For me the most interesting paddling has always been in coastal waters for numerous reasons. First of all is clarity. Even in waters clouded by pollution, wave action usually keeps the littoral clear. It is a simple matter of positioning to keep the sun’s illumination at the correct angle that allows me to paddle over what amounts to my own private aquarium. I have spent hours floating in one spot while a veritable metropolis of life goes about its business mere feet from my station.
Watching my own shadow pass over the ocean floor was my first lesson in how some littoral dwellers run for cover at the first sign of a predator from above while other certain small fish use a shadow as cover, hiding beneath my boat. It is how I learned that crabs will pick up a shell and use it as a shield if caught in the open, and how I first realized a sting ray will strike out at a shadow, possibly giving the answer to the death of naturalist and television personality Steve Irwin.
It was the clear littoral that first allowed me to witness the lightning speed with which a sea star can attack its prey, devouring it in seconds as one of the oceans top predators in spite of its diminutive size, and how I first saw anemones extending their barbed lances in defense of my shadow passing overhead.
A kayak has been both transport and tool for my entry to this world, allowing me to glide silently past, absorbing it while not intruding upon it.
My kayak has served as a resting platform for exhausted sea birds, landing on my deck for a breather, and more than once a baby eagle has sought refuge there to get away from a relentless mother intent on teaching it to fly. Being part of their natural environment has allowed me to observe sea birds in a way impossible through books.
I once found myself inundated with anchovies jumping out of the water. Many landed on my deck followed closely by a very aggressive pelican who had trouble differentiating between the silver delicacies and my fingers. I can also say that pelicans are very ungainly while walking the deck of a kayak!
On two separate occasions I have had to fend off frightened sea lions attempting to board me while being pursued by orcas, and for those who may think this a violation of the Marine Mammal Protection Act, I can honestly say I have always paid it heed, never invading an animal’s comfort zone, but allowing their own innate curiosity to bring them to me. Harbor seals are regular companions and sea jellies often collect on my paddle blades.
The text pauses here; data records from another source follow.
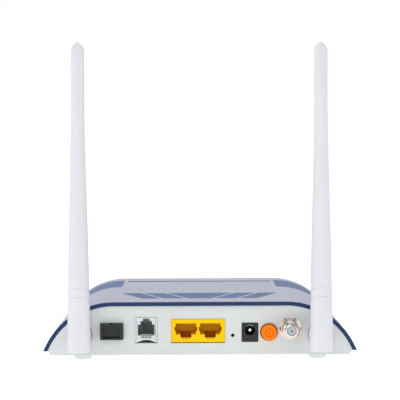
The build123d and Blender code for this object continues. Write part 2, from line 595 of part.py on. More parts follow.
def aerial_pieces():
    foot, blade = aerial_form()
    low = under_split(BAND_Z)
    high = under_split(SLEEVE_Z)
    band_floor = Pos(0, 0, SEAM) * low
    sleeve_floor = Pos(0, 0, SEAM) * high
    collar = (foot & (Pos(0, 0, -SEAM) * low)) & block(50, 90, -30, 5, COLLAR_Z + COLLAR_SEAM, 60)
    whole = foot + (blade & block(50, 90, -30, 5, AERIAL_SECTIONS[0][0], 200))
    band = (whole & (Pos(0, 0, -SEAM) * high)) - band_floor
    sleeve = whole - sleeve_floor
    core = rod_z(AERIAL_X, -PIVOT_OUT, RADIATOR_R + 0.2, SPIGOT_TOP, AERIAL_TIP - 20)
    return {
        "aerial_hinge_housing": aerial_base(foot),
        "aerial_collar": bored(collar),
        "aerial_band": bored(band),
        "aerial_sleeve": bored(sleeve) - core,
        "aerial_radiator": rod_z(AERIAL_X, -PIVOT_OUT, RADIATOR_R, COLLAR_Z + 1, AERIAL_TIP - 24),
        "aerial_hinge_pin": rod_x(-PIVOT_OUT, PIVOT_Z, PIN_R, AERIAL_X - PIN_HALF, AERIAL_X + PIN_HALF),
        "aerial_knuckle": knuckle(),
        "aerial_retaining_ring": retaining_ring(),
    }


def knuckle():
    """Swivel base: a disc and shaft in the panel, and a tongue that carries the hinge pin."""
    y = -PIVOT_OUT
    disc = rod_y(AERIAL_X, PIVOT_Z, DISC_R, -DISC_PROUD, DISC_RECESS - 0.1)
    disc = fillet(disc.edges().group_by(Axis.Y)[0], 0.5)
    disc += rod_y(AERIAL_X, PIVOT_Z, SHAFT_R, DISC_RECESS - 0.2, SHAFT_END)
    disc += centred(AERIAL_X, TONGUE_HALF, y, -DISC_PROUD + 0.6, PIVOT_Z - TONGUE_R, PIVOT_Z + TONGUE_R)
    disc += rod_x(y, PIVOT_Z, TONGUE_R, AERIAL_X - TONGUE_HALF, AERIAL_X + TONGUE_HALF)
    disc -= rod_x(y, PIVOT_Z, PIN_R + PIN_FIT, AERIAL_X - 5, AERIAL_X + 5)
    disc -= rod_y(AERIAL_X, PIVOT_Z, 1.0, -1, SHAFT_END + 1)
    neck = rod_y(AERIAL_X, PIVOT_Z, SHAFT_R + 1, PANEL_WALL + 0.3, PANEL_WALL + 1.3)
    neck -= rod_y(AERIAL_X, PIVOT_Z, SHAFT_R - 0.6, 0, 10)
    return disc - neck


def retaining_ring():
    ring = rod_y(AERIAL_X, PIVOT_Z, SHAFT_R + 1.3, PANEL_WALL + 0.35, PANEL_WALL + 1.25)
    ring -= rod_y(AERIAL_X, PIVOT_Z, SHAFT_R - 0.55, 0, 10)
    return ring - centred(AERIAL_X, 1.6, 0, 10, PIVOT_Z - 8, PIVOT_Z - 1)


def aerial_lead():
    """Thin coaxial lead from the knuckle's shaft to its socket on the board."""
    with BuildLine() as route:
        FilletPolyline(
            (AERIAL_X, SHAFT_END + 0.4, PIVOT_Z), (AERIAL_X, 17.0, PIVOT_Z), (AERIAL_X, 25.0, BOARD_TOP + 3.2),
            (AERIAL_X - 5.0, 36.0, BOARD_TOP + 3.2), (AERIAL_X - 5.0, 48.0, BOARD_TOP + 3.2), radius=3.6
        )
    start = Plane(origin=route.line @ 0, z_dir=route.line % 0)
    lead = sweep(start * Circle(0.6), path=route.line)
    socket = Pos(AERIAL_X - 5.0, 49.0, BOARD_TOP + 1.9) * Box(3.4, 4.0, 3.8)
    return lead + socket


# ---------------------------------------------------------------- all pieces
def build():
    pieces = {
        "bottom_case": bottom_case(),
        "top_cover": top_cover(),
        "case_screws": case_screws(),
        "feet": feet(),
        "rating_label": rating_label(),
        "light_guide": light_guide(),
        "indicator_leds": leds(),
        "main_board": main_board(),
        "board_screws": board_screws(),
        "wifi_shield_can": shield_can(34, 66, 66, 92, 3.2),
        "catv_shield_can": shield_can(46, 58, 16.5, 36, 4.5),
        "main_processor": chip(2, 62, 19, 19, 2.0),
        "heat_sink": heat_sink(),
        "memory_chips": group(chip(-12, 88, 9, 13, 1.2), chip(4, 88, 9, 13, 1.2)),
        "flash_chip": chip(20, 86, 8, 6, 1.2),
        "network_transformer": chip(-1.15, 30, 26, 12, 6.0),
        "telephone_line_chip": chip(-31, 26, 8, 8, 1.2),
        "capacitors": capacitors(),
        "power_inductors": inductors(),
        "sc_adapter": sc_adapter(),
        "sc_ferrule_sleeve": sc_ferrule_sleeve(),
        "sc_dust_cap": sc_dust_cap(),
        "fibre_plug": fibre_plug(),
        "fibre_pigtail": fibre_pigtail(),
        "fibre_clips": fibre_clips(),
        "optical_module": optical_module(),
        "phone_socket_housing": phone_housing(),
        "phone_socket_contacts": phone_contacts(),
        "network_socket_housing": lan_housing(),
        "network_socket_contacts": lan_contacts(),
        "power_jack_housing": jack_housing(),
        "power_jack_pin": jack_pin(),
        "power_jack_spring": jack_spring(),
        "power_button": power_button(),
        "power_switch": power_switch(),
        "reset_switch": reset_switch(),
        "reset_plunger": reset_plunger(),
        "coax_socket_body": coax_body(),
        "coax_socket_nut": coax_nut(),
        "coax_socket_dielectric": coax_dielectric(),
        "coax_socket_contact": coax_contact(),
    }
    aerial = aerial_pieces()
    aerial["aerial_lead"] = aerial_lead()
    for name, solid in aerial.items():
        pieces[name + "_right"] = solid
        pieces[name + "_left"] = mirrored(solid)
    return pieces


os.makedirs("parts", exist_ok=True)
for piece_name, piece in build().items():
    save(piece, piece_name)
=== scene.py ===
import json
import math

import bpy
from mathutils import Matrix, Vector


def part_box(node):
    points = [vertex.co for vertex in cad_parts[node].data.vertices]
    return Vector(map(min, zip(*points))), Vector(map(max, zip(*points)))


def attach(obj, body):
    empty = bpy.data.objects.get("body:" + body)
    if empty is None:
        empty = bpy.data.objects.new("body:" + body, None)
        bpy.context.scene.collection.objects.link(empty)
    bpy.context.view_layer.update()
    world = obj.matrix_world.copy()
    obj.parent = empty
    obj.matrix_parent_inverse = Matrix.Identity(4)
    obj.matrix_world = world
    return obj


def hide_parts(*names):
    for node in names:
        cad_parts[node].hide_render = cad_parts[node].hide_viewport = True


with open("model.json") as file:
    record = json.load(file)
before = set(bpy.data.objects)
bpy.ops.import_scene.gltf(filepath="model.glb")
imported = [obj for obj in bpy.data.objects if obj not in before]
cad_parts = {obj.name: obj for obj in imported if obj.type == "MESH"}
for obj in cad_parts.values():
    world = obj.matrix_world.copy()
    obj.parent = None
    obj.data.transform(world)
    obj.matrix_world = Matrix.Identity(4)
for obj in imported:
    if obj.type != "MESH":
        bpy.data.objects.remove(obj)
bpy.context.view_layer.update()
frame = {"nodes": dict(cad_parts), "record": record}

# Looks of the optical network terminal. Lengths are metres, places come from the frame,
# and MM turns the millimetres that people quote for such parts into metres.
MM = 0.001
NODES = frame["nodes"]


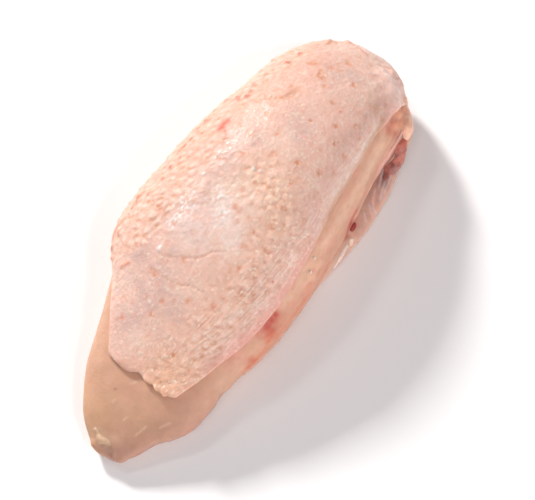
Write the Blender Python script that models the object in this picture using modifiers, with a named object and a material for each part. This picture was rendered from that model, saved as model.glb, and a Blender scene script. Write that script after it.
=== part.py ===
"""Raw chicken breast with its skin on, lying skin side up.

Three pieces: the main fillet, the inner fillet that lies under its keel side, and the skin
that is wrapped over the top, the outer side and the shoulder end.

Frame: metres, +Z up. +Y runs from the thin tail end to the thick shoulder end, +X is the
keel side and +Z the skin side. The meat rests on z = 0 and the origin is under its middle.

Every surface is a function of unit directions. A direction's Y part is the station along
the breast, from -1 at the tail end to 1 at the shoulder end. Its turn about Y picks the
point on that station's section, a superellipse about the waist.
"""
from math import pi, radians

import bmesh
import bpy
import numpy as np
from mathutils import Matrix

# Driving dimensions, in metres: the main fillet's length, and its middle's place, which
# centres the three pieces together on the origin
LENGTH = 0.177
MIDDLE_X = 0.0050
MIDDLE_Y = -0.0012

# Gap between touching pieces, wider under the skin, whose flat facets span the meat's curve
PIECE_GAP = 0.00035
SKIN_GAP = 0.0006

# Main fillet, as (station, metres). Its width and height are these times an end taper.
HALF_WIDTH = (
    (-1.0, 0.0100), (-0.93, 0.0148), (-0.85, 0.0190), (-0.74, 0.0235), (-0.62, 0.0253),
    (-0.5, 0.0268), (-0.4, 0.0295), (-0.2, 0.0345), (0.1, 0.0343), (0.3, 0.0339),
    (0.55, 0.0339), (0.75, 0.0374), (0.9, 0.0405), (1.0, 0.0440),
)
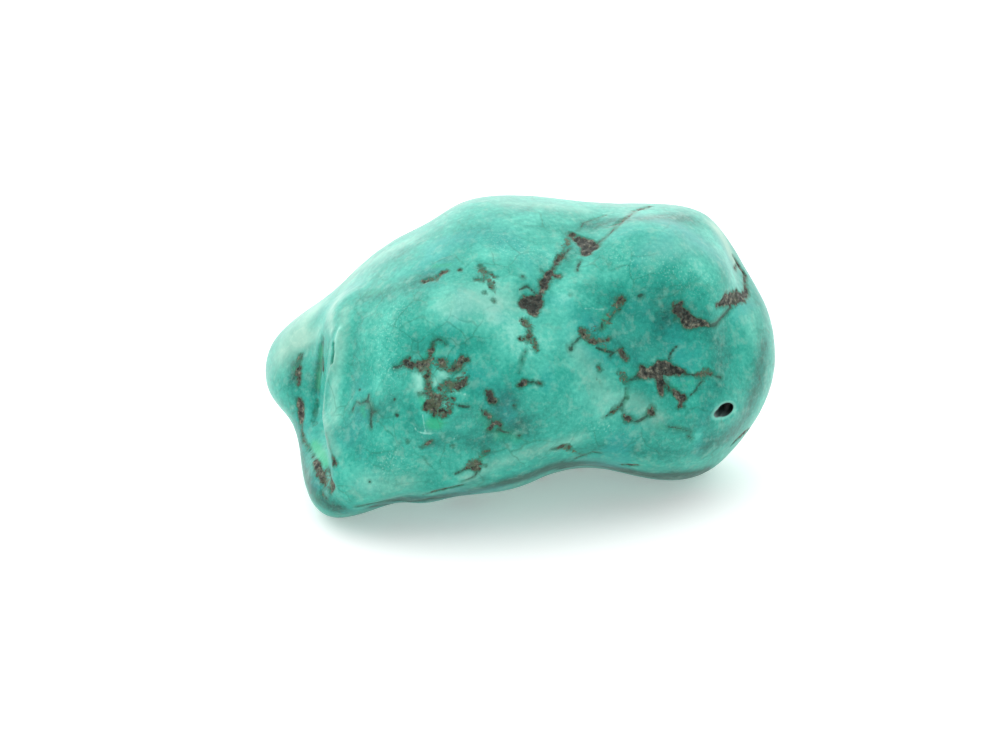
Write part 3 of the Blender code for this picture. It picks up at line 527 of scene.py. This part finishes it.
# Spots of a greener stone, and how green they are.
GREEN = {
    "left": (
        (1.0, ((-6.0, -4.7, 0.45), (-5.7, -4.75, 0.4))),
        (0.7, ((-10.9, -3.7, 0.45), (-10.7, -4.2, 0.3))),
        (0.6, ((-8.3, -0.4, 0.3),)),
        (0.6, ((-6.6, -0.1, 0.3), (-5.6, 0.2, 0.3))),
        (0.6, ((-4.4, -1.1, 0.3), (-3.8, -1.0, 0.3))),
        (0.7, ((-6.8, -2.9, 0.3), (-6.6, -3.6, 0.3))),
        (1.0, ((-14.2, -6.2, 0.5), (-13.7, -6.9, 0.5), (-13.3, -7.6, 0.4))),
        (0.8, ((-13.8, 0.4, 0.5), (-13.9, -0.9, 0.6), (-14.0, -2.2, 0.5))),
        (0.45, ((-15.3, -5.8, 0.7), (-15.0, -8.0, 0.8), (-14.1, -9.6, 0.8))),
        (0.7, ((-15.6, -0.9, 0.3),)),
    ),
    "middle": (
        (0.7, ((-2.6, -7.1, 0.4),)),
        (0.55, ((-2.5, -4.2, 0.9), (-1.4, -5.4, 0.9), (-0.2, -5.8, 0.6))),
        (0.35, ((-6.8, -4.8, 0.7), (-4.8, -4.4, 0.8), (-3.4, -3.4, 0.7))),
        (0.5, ((-5.9, 6.1, 0.4), (-4.9, 6.2, 0.3))),
        (0.45, ((-10.6, 4.3, 0.6), (-9.2, 4.4, 0.6), (-7.8, 4.9, 0.5))),
    ),
    "right": (
        (0.6, ((5.9, 0.3, 0.5), (5.2, 0.4, 0.4), (4.6, 0.8, 0.4))),
        (0.6, ((6.0, 2.6, 0.5), (5.6, 1.9, 0.5))),
        (0.5, ((3.8, 7.0, 0.6), (3.4, 6.3, 0.5))),
        (0.5, ((5.6, 8.6, 0.6), (6.8, 8.8, 0.5))),
        (0.5, ((9.6, -4.9, 0.5), (11.0, -5.1, 0.5))),
        (0.5, ((7.4, -2.6, 0.3), (7.2, -3.4, 0.3))),
        (0.6, ((10.2, -2.4, 0.3), (12.0, -1.8, 0.3))),
    ),
}

# White scratches and flecks in the polish.
SCRATCHES = {
    "left": (
        ((-7.25, -5.0, 0.03), (-7.1, -5.25, 0.06), (-6.6, -5.4, 0.07), (-6.1, -5.4, 0.07),
         (-5.8, -5.3, 0.03)),
        ((-6.7, -4.1, 0.04), (-6.6, -4.7, 0.06), (-6.5, -5.3, 0.04)),
        ((-3.95, -4.95, 0.05), (-3.65, -4.85, 0.03)),
        ((-3.5, -5.5, 0.04), (-3.3, -5.5, 0.04)),
        ((-4.8, -6.4, 0.06),),
        ((-4.6, -5.8, 0.04), (-4.4, -5.5, 0.02)),
        ((-3.85, -2.7, 0.1),), ((-5.3, 0.35, 0.08),), ((-8.7, -0.95, 0.06),),
    ),
    "upper": (
        ((4.5, 3.2, 0.04), (5.0, 3.25, 0.06), (5.3, 3.15, 0.04), (5.8, 3.15, 0.05)),
        ((-2.0, 5.35, 0.08),), ((-2.5, 5.5, 0.07),), ((5.7, -4.8, 0.08),), ((6.1, -4.9, 0.07),),
        ((5.9, -5.25, 0.08),),
    ),
}

# Stretches of the face with painted glints: fine white dots that stand in for light caught by the polished
# grain.
SPARKLING = {
    "face": (
        ((7.0, 6.8, 1.0), (8.2, 6.4, 1.0), (11.0, 6.0, 1.2), (13.0, 5.0, 1.0)),
        ((-9.6, 2.0, 1.2), (-9.4, -1.0, 1.2), (-8.6, 3.0, 1.0)),
        ((-4.6, 3.6, 1.0),),
        ((-1.0, 7.6, 1.2), (1.6, 6.8, 0.8)),
        ((-9.0, -7.6, 1.4),), ((5.6, -5.0, 0.6),),
    ),
}


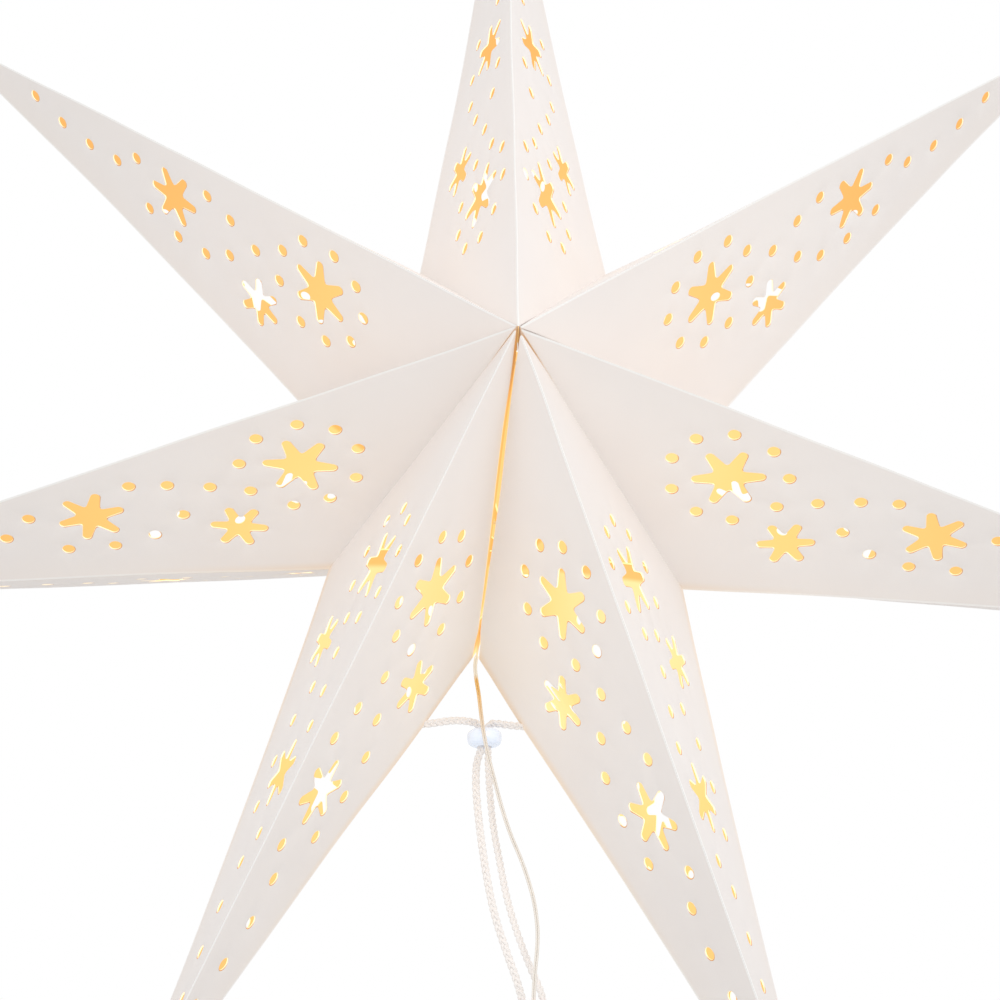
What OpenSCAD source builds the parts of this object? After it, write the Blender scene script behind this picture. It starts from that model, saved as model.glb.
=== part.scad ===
// Paper star lantern: seven folded paper points, glued side by side into a
// fan that closes at a slit, with punched stars and dots, a tie cord with a
// bead across the slit and a chain of small warm lights inside.
//
// The star hangs from a hole near the tip of its top point. The origin is in
// the middle of that hole, +Z is up and the front of the star faces -Y.
// Angles run anticlockwise as seen from the front, from +X.

/* [Star] */
// Reach of each point, from the middle of the star to its tip
reach = 308; // [260:2:360]
// Distance from the middle of the star to the notch between two points
notch_radius = 88; // [80:1:96]
// Depth of the front ridges at the hub, in front of the notches
depth_front = 106; // [90:1:125]
// Depth of the back ridges at the hub, behind the notches
depth_back = 140; // [110:1:160]
// How far the tips stand forward of the notches
tip_forward = 18; // [0:1:24]
// Share of the circle that each point takes, from the slit round to the slit
point_share = [57.5, 54, 52, 52, 51, 48.5, 45];
// How far each tip leans from the middle of its share, in degrees
point_lean = [1, -0.5, -0.5, 0.5, 1.5, 2, 5];
// Direction of the slit from the middle of the star
slit_direction = 260; // [250:1:280]

/* [Paper] */
// Thickness of the paper
sheet_t = 0.4; // [0.3:0.05:0.8]
// Width of the glue flaps folded in along the valleys
flap_w = 12; // [8:1:16]
// Gap between the two flaps that face each other across the slit
slit_gap = 2.5; // [2:0.1:4]

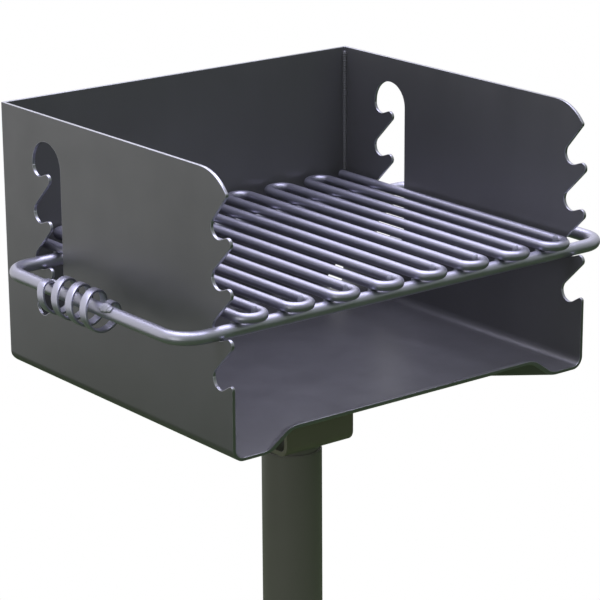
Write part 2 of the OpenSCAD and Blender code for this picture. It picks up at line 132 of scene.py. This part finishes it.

To most creatures I am simply an errant log being carried along by the tides. Not like Steinbeck’s log, but a log nevertheless.
I have had dolphin swim next to my boat in three feet of water and playfully chew on my bungee, and have watched young gray whales frolicking in the surf line less than twenty yards from human surfers.
More than anything, I have had close contact with gray whales who, being the slowest swimmers of the cetacean world, hug the coastline during their annual 12,000-mile migration from Alaska to Mexico using natural rock formations, kelp beds and wave-stirred sand as cover to evade their natural predator, the orca.
Most people think little happens within the surf line but I have found it to be a place of non-stop action, and on a good day I find myself wondering why every paddler on the water is not hugging the shore.
Yes, I do venture out into the open ocean for prolonged paddles, sometimes for a week at a time, but while most paddlers are intent on reaching a destination, for me it is the journey that is more important, and it is always the ever-changing coastal world that is the dessert to the meal.